Banalizar o anormal, por Daniel Gorte-Dalmoro

Banalizar o anormal

por Daniel Gorte-Dalmoro

No metrô, o desempregado convertido em empreendedor – colega de classe de Amoêdo, Huck, véio sonegador da Havan e tantos outros – anuncia máscaras de “neopraime” – uma por três, duas por cinco, seca em meia hora, aceita crédito e débito – enquanto se certifica de que não há segurança na plataforma da estação. No vagão, todos com máscara, alguns usam modelos lisos, outros tentam fazer arte com a tragédia, outros mostram qualquer insígnia que julgam relevante: a empresa que paga seu salário, o time de futebol, a fé que finge acreditar – mas que precisa gritar com tamanha ostentação porque sabe que é só um engodo e no fundo se está sozinho. Então é natal, e o que você fez? Quantos conhecidos você não vai mais poder encontrar, de quantas pessoas próximas você não pode se despedir? Então é natal e o ano termina… vai começar outra vez?

 

A vida volta ao normal. A curva da morte, que vinha anormal, se anormaliza um pouco mais – normal. A morte é banal, as gripes são banais, as pestes são banais. Banal se tornou o desdém pela vida: isso não é resposta inconsciente ao medo da morte, é a dessacralização do fim que a todos espera – quem teme a morte e pensa na vida (para além da sobrevivência econômica) não é produtivo, não gera lucro: a pandemia provou isso, a gripezinha provou isso. Se a morte é banal, a vida não deveria sê-lo. Mas nestes tempos anormais, somos forçados a normalizar – mais do que antes – tanta coisa que não deveríamos. Pois é anormal (é inédito) a contabilidade em tempo real do número de infectados e de números de mortos em todo o mundo. É anormal ver gráficos de cadáveres, curvas que sobem, barras que formam uma escada para o sem sentido, para o absurdo – tudo isso em horário nobre, junto com os resultados do futebol. Sim, admito, é um avanço termos noção do risco invisível mas palpável que nos cerca como num ataque medieval de bárbaros infiéis (por mais que comam com talheres, leiam Aristóteles e tenham fé) contra uma cidadela de pretensos civilizados – mas é também a banalização do ser humano, transformado em estatística, curvas, barras, números.
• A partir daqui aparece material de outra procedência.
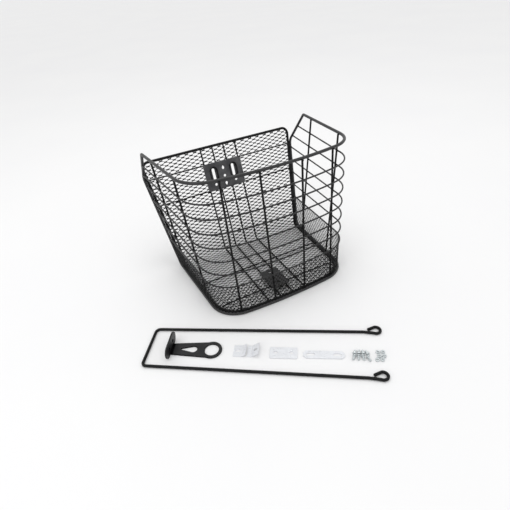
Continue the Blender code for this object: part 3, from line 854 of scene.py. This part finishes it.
def long_wires(look):
    """Wires bent with the panel: down the back inside the mesh, then forward along the bottom."""
    height = LOOP_RADIUS + LONG_OFFSET
    overlap = 0.3 * LOOP_RADIUS
    for number, x in enumerate(LONG_PLACES, 1):
        front = Vector((x, front_y(x, LOOP_RADIUS) + PANEL_INSET + overlap, height))
        corner = Vector((x, -LONG_OFFSET * math.tan(PANEL_TURN / 2), height))
        top = on_panel(x, PANEL_LENGTH - overlap, LONG_OFFSET)
        path = rounded([front, corner, top], [0, LONG_BEND, 0])
        wire(f"long_wire_{number}", path, LONG_RADIUS, look)


def cross_wires(look):
    """Straight wires across the long ones, with ends that dip to the panel's frame."""
    low = LOOP_RADIUS + 0.8 * CROSS_RADIUS
    bends = [0] + 4 * [CROSS_BEND] + [0]
    for name, v in CROSS_PLACES.items():
        middle = on_panel(0, v, 0)
        reach = side_x(middle.y, middle.z) - PANEL_INSET
        inner = reach - CROSS_DIP
        ends = [(-reach, low), (-reach + CROSS_TOUCH, low), (-inner, CROSS_OFFSET)]
        ends += [(inner, CROSS_OFFSET), (reach - CROSS_TOUCH, low), (reach, low)]
        path = rounded([on_panel(x, v, offset) for x, offset in ends], bends)
        wire(name, path, CROSS_RADIUS, look)


def bead(bm, place, size, outward):
    """Adds a small blob of weld, flattened along the outward direction. Size is across, up and outward."""
    out = outward.normalized()
    across = out.orthogonal().normalized()
    if abs(out.z) < 0.9:
        across = Vector((0, 0, 1)).cross(out).normalized()
    up = out.cross(across)
    turn = Matrix((across, up, out)).transposed().to_4x4()
    shape = moved(*place) @ turn @ Matrix.Diagonal((*size, 1))
    bmesh.ops.create_icosphere(bm, subdivisions=2, radius=1, matrix=shape)


def weld_beads(look):
    """Small welds where the wires meet."""
    bm = bmesh.new()
    for name in UPRIGHTS:
        path = upright_path(name)
        front = name.startswith("upright_front")
        out = Vector((0, -1, 0)) if front else Vector((math.copysign(1, path[0].x), 0, 0))
        for level in range(LEVEL_COUNT):
            part = (level_height(level) - path[0].z) / (path[-1].z - path[0].z) * (len(path) - 1)
            near = path[int(part)].lerp(path[int(part) + 1], part % 1)
            bead(bm, near + out * (UPRIGHT_RADIUS + WELD_LIFT), WELD_SIZES["level"], out)
        bead(bm, path[-1] + out * UPRIGHT_RADIUS * 0.8, WELD_SIZES["rim"], out)
        bead(bm, path[0] + out * UPRIGHT_RADIUS * 0.5, WELD_SIZES["foot"], out)
    for level in range(LEVEL_COUNT):
        z = level_height(level)
        rear = rear_y(z) - LOOP_RADIUS
        for side in (-1, 1):
            bead(bm, side_point(side, rear, z, LEVEL_OUTSET), WELD_SIZES["level_end"], Vector((0, -1, 0)))
    middle = (LONG_OFFSET + CROSS_OFFSET) / 2
    for x in LONG_PLACES:
        for v in CROSS_PLACES.values():
            place = on_panel(x, v, middle)
            bead(bm, place, WELD_SIZES["cross"], on_panel(x, v, 1) - on_panel(x, v, 0))
    show("weld_beads", "", bm, WELD_SHARP, look)


# Basket: expanded metal


def lattice(low, high, left_out, *, pitch, half, power, side_points, thickness, lean):
    """Expanded metal in the plane from the low to the high corner, with thickness along z.

    Cells are rhombs that share their sides. Each has one opening, and its strands lean out of the plane.
    Cells whose middle is left out leave a closed edge round them.
    """
    half_long = pitch[0] / 2
    half_short = pitch[1] / 2
    around = []
    for quarter, (sign_x, sign_y) in enumerate(QUARTERS):
        for step in range(side_points):
            part = 1 - step / side_points if quarter % 2 else step / side_points
            angle = part * math.pi / 2
            outer = (sign_x * half_long * (1 - part), sign_y * half_short * part)
            lens_x = half[0] * abs(math.cos(angle)) ** (2 / power)
            lens_y = half[1] * math.sin(angle) ** (2 / power)
            around.append((outer, (sign_x * lens_x, sign_y * lens_y)))

    bm = bmesh.new()
    posts = {}
    borders = {}

    def post(x, y):
        """The sheet's lower and upper corner at this place, which neighbouring cells share."""
        key = (round(x * POST_KEY_SCALE), round(y * POST_KEY_SCALE))
        if key not in posts:
            posts[key] = {side: bm.verts.new((x, y, side * thickness / 2)) for side in (-1, 1)}
        return posts[key]

    for column in range(math.floor(low[0] / half_long) - 1, math.ceil(high[0] / half_long) + 2):
        for row in range(math.floor(low[1] / half_short) - 1, math.ceil(high[1] / half_short) + 2):
            centre_x = column * half_long
            centre_y = row * half_short
            if (column + row) % 2 or left_out(centre_x, centre_y):
                continue
            outer = [post(centre_x + x, centre_y + y) for (x, y), lens in around]
            inner = {}
            for side in (-1, 1):
                inner[side] = []
                for rhomb, (x, y) in around:
                    height = lean * y / half[1] + side * thickness / 2
                    inner[side].append(bm.verts.new((centre_x + x, centre_y + y, height)))
                band(bm, [corner[side] for corner in outer], inner[side])
            band(bm, inner[1], inner[-1])
            for near, far in zip(outer, outer[1:] + outer[:1]):
                key = frozenset((near[1], far[1]))
                if borders.pop(key, None) is None:
                    borders[key] = (near[1], near[-1], far[-1], far[1])
    for border in borders.values():
        bm.faces.new(border)
    return bm


def trim(bm, outline, closed=True):
    """Cuts the lattice along a convex anticlockwise outline and closes the cut strands."""
    corners = [Vector((x, y, 0)) for x, y in outline]
    ends = corners[1:] + corners[:1] if closed else corners[1:]
    for start, end in zip(corners, ends):
        along = end - start
        if along.length > SHORTEST_CUT:
            edges = cut(bm, start, Vector((along.y, -along.x, 0)).normalized())
            open_edges = [edge for edge in edges if len(edge.link_faces) == 1]
            bmesh.ops.holes_fill(bm, edges=open_edges, sides=0)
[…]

Na rua passo por pessoas sem máscara. Há as que se negam a usá-la por recusarem a ciência assim como recusam a realidade: não raro são pessoas de fé e certezas cegas – por isso a ciência não os agrada, ela é feita de verdades transitórias, devires ébrios e tentativas arriscadas. E há as que não a utilizam porque confiam na ciência e acreditam em deus: não, elas não são mais fortes que ninguém: tomar banho no esgoto, dormir com os ratos e comer restos de lixo não as tornaram imunes aos vírus; não, deus não as protege com especial atenção: deus as utiliza para brincar de todo poderoso e exercitar seu lado sádico; a recusa dessas pessoas em usar máscara é atender a esse desejo de um deus que faz pouco caso das pessoas marginalizadas pelos pretensos eleitos – e pelos eleitores.
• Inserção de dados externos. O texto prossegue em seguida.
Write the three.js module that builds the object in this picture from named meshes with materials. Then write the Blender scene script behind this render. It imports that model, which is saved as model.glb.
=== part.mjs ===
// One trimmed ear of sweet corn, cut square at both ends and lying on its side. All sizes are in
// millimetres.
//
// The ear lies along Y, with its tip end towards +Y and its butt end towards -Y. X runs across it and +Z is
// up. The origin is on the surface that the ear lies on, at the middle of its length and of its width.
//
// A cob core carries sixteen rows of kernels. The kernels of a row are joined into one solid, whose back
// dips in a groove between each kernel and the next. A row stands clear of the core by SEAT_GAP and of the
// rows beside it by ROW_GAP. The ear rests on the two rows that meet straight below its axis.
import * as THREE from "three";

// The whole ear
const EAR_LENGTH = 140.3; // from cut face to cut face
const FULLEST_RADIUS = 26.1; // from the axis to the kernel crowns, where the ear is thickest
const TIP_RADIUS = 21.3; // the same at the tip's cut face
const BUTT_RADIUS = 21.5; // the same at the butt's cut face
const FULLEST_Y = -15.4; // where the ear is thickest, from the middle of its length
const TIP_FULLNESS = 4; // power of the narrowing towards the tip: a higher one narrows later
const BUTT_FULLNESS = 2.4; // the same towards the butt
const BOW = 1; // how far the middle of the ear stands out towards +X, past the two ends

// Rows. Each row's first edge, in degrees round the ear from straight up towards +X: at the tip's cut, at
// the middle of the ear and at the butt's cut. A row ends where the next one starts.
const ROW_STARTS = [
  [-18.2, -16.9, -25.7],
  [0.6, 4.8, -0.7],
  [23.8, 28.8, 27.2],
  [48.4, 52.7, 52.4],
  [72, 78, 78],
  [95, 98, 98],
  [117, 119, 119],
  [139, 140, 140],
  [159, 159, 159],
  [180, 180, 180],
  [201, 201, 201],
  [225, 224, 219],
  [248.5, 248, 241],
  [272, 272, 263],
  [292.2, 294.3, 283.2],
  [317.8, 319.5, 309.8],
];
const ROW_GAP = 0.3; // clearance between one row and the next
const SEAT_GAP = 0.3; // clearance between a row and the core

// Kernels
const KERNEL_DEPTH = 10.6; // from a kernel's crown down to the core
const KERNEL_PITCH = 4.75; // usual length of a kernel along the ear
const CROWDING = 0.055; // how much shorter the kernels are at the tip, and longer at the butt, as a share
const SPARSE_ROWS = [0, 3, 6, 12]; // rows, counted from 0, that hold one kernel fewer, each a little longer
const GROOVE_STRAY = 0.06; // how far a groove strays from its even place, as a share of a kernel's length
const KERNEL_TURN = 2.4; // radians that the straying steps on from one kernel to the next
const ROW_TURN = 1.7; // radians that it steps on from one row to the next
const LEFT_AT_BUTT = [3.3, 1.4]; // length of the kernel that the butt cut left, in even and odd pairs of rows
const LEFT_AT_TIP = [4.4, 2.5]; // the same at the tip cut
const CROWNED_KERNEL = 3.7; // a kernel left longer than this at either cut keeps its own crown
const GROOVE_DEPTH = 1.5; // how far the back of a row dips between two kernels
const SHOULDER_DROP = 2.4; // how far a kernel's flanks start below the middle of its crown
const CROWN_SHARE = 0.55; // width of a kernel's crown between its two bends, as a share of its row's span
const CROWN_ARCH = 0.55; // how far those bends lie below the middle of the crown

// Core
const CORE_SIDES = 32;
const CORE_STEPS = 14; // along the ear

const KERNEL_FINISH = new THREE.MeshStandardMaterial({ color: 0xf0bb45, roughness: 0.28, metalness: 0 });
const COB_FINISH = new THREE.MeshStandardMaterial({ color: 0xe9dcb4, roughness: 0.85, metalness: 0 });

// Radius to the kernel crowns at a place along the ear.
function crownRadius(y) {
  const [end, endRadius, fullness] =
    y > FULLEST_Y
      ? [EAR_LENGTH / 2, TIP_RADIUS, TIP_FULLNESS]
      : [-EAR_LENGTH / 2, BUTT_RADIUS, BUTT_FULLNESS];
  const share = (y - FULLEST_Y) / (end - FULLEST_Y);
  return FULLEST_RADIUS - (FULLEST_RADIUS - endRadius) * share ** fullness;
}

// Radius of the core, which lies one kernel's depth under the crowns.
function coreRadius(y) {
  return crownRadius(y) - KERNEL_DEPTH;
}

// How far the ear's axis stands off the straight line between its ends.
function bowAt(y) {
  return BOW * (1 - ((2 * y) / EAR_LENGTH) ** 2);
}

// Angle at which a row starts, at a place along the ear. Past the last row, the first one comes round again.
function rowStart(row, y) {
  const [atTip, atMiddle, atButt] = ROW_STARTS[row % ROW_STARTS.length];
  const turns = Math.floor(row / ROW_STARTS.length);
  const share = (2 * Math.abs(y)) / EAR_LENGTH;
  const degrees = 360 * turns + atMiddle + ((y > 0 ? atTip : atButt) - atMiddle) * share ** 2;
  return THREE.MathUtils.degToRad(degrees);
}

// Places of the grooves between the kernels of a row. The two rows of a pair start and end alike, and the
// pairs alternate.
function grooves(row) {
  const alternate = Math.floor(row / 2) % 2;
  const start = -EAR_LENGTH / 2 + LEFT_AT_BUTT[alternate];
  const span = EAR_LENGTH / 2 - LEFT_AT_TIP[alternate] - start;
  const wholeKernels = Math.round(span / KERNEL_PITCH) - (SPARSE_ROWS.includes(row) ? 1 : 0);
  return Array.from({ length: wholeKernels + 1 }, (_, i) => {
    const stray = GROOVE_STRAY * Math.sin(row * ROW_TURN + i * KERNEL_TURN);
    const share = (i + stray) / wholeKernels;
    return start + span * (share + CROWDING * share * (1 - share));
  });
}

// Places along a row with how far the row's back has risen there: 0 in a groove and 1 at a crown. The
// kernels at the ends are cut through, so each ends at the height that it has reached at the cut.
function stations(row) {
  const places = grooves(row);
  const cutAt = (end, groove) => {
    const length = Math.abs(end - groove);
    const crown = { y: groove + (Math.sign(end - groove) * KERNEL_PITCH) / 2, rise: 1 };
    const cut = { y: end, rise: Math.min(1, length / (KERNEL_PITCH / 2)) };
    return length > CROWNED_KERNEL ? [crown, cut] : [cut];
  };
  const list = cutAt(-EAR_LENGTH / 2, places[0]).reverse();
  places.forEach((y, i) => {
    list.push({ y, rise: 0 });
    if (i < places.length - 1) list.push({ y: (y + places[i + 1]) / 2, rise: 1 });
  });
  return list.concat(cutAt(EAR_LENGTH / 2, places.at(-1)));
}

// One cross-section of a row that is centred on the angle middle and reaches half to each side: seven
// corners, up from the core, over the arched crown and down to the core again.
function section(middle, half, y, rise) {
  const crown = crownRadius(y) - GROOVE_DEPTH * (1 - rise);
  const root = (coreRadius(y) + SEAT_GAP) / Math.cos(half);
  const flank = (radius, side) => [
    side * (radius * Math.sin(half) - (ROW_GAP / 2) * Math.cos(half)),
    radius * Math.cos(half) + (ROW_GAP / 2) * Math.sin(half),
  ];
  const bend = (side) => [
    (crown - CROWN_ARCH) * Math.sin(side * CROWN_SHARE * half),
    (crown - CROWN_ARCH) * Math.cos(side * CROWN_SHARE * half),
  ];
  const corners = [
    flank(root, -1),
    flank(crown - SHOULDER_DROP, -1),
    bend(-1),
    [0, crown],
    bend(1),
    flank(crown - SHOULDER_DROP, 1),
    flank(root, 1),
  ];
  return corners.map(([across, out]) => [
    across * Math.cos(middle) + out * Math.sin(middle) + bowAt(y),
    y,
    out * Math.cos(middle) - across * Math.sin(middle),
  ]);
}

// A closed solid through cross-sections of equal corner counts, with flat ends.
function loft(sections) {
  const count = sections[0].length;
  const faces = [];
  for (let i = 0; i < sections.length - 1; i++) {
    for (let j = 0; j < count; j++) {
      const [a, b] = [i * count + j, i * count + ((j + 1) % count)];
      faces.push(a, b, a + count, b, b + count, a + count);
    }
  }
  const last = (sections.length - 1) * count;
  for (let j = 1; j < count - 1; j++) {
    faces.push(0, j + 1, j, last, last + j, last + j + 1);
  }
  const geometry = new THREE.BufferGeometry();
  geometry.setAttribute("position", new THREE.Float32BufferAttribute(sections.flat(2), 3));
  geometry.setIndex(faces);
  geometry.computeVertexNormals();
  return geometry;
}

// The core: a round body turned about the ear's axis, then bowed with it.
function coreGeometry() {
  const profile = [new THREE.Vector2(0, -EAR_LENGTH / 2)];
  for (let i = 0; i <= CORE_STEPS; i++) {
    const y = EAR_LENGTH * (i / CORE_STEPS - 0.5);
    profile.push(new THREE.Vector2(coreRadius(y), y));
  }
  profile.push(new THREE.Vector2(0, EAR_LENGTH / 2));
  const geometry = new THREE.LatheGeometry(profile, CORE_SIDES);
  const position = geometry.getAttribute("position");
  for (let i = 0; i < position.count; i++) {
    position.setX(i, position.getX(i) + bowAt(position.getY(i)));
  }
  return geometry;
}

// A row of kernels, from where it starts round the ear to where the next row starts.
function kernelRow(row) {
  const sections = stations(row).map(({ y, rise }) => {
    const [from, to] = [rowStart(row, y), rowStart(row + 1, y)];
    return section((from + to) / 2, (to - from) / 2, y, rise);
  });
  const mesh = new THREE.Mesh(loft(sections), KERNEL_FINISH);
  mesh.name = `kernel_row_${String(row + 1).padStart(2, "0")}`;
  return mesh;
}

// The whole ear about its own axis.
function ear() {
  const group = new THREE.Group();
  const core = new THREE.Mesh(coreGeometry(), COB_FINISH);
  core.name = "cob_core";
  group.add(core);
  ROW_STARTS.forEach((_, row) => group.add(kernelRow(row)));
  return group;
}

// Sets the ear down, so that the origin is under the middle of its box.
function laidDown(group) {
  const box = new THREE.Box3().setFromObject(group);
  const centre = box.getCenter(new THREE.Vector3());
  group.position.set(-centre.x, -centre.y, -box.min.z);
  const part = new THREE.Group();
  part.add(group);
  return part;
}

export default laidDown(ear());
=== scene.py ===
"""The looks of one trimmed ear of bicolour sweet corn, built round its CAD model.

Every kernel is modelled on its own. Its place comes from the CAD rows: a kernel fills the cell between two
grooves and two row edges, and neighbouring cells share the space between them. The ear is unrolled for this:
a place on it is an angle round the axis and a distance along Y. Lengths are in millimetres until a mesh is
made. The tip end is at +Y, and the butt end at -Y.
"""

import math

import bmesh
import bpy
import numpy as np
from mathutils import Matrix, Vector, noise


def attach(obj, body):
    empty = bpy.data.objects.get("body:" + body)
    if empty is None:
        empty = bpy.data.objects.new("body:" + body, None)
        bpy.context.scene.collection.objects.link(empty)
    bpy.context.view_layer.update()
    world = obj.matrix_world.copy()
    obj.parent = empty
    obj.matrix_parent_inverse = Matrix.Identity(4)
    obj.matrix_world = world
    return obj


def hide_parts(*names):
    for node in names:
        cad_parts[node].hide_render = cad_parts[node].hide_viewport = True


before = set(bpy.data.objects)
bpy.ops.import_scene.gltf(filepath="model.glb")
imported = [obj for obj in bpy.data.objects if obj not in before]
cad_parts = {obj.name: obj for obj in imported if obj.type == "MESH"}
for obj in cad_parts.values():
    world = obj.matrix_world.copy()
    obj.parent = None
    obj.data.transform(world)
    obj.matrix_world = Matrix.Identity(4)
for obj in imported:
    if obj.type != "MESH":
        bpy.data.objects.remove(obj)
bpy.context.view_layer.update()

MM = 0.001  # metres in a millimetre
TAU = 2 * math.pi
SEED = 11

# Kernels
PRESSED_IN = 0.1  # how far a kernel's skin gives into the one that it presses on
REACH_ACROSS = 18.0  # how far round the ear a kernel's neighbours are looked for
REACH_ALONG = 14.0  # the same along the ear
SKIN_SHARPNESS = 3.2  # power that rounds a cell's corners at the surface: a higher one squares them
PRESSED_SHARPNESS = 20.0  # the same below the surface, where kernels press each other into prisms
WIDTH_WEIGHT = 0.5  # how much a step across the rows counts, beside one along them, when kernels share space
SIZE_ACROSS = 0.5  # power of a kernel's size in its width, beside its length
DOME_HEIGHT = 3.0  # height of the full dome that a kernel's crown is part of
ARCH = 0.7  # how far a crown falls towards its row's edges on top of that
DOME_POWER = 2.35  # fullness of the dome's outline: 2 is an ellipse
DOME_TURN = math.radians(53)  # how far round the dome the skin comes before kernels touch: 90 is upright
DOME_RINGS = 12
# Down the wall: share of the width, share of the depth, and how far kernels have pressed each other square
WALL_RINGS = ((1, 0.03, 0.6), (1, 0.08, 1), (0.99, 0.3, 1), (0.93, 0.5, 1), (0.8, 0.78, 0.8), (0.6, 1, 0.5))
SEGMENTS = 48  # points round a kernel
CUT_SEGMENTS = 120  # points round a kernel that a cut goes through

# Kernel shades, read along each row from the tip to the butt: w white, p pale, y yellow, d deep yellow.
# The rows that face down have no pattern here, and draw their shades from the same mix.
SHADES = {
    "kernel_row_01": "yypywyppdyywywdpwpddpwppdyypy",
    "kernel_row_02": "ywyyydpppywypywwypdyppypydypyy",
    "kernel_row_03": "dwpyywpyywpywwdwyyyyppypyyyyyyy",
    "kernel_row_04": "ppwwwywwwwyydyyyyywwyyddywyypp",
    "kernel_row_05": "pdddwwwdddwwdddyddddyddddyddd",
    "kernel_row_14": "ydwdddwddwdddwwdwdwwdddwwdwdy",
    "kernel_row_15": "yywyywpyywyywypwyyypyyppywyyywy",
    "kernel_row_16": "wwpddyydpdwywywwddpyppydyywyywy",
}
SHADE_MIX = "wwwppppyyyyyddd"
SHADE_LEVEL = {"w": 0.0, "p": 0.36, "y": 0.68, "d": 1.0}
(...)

Uma pessoa sem máscara, encostada num muro da marginal Tietê (esse fluxo que um dia foi um rio, tinha peixes e vida), uma garrafa de corote ao lado, me pede ajuda porque tem fome. Há todo um absurdo nessa cena, banalizada, normalizada (normatizada?), que nos rouba pouco a pouco a nossa humanidade e nos faz ver pessoas como números numa curva macabra – não, não falo dos mortos por Covid, falo do balanço das empresas e do quanto uma pessoa pode produzir e render em um trabalho que lhe suga a vida em troca da sobrevivência. Hoje, no Brasil, foram mais de 680 mortos e tantos milhões de não-vivos; amanhã, no primeiro grupo, pode ser alguém com nome, pode ser você, pode ser eu.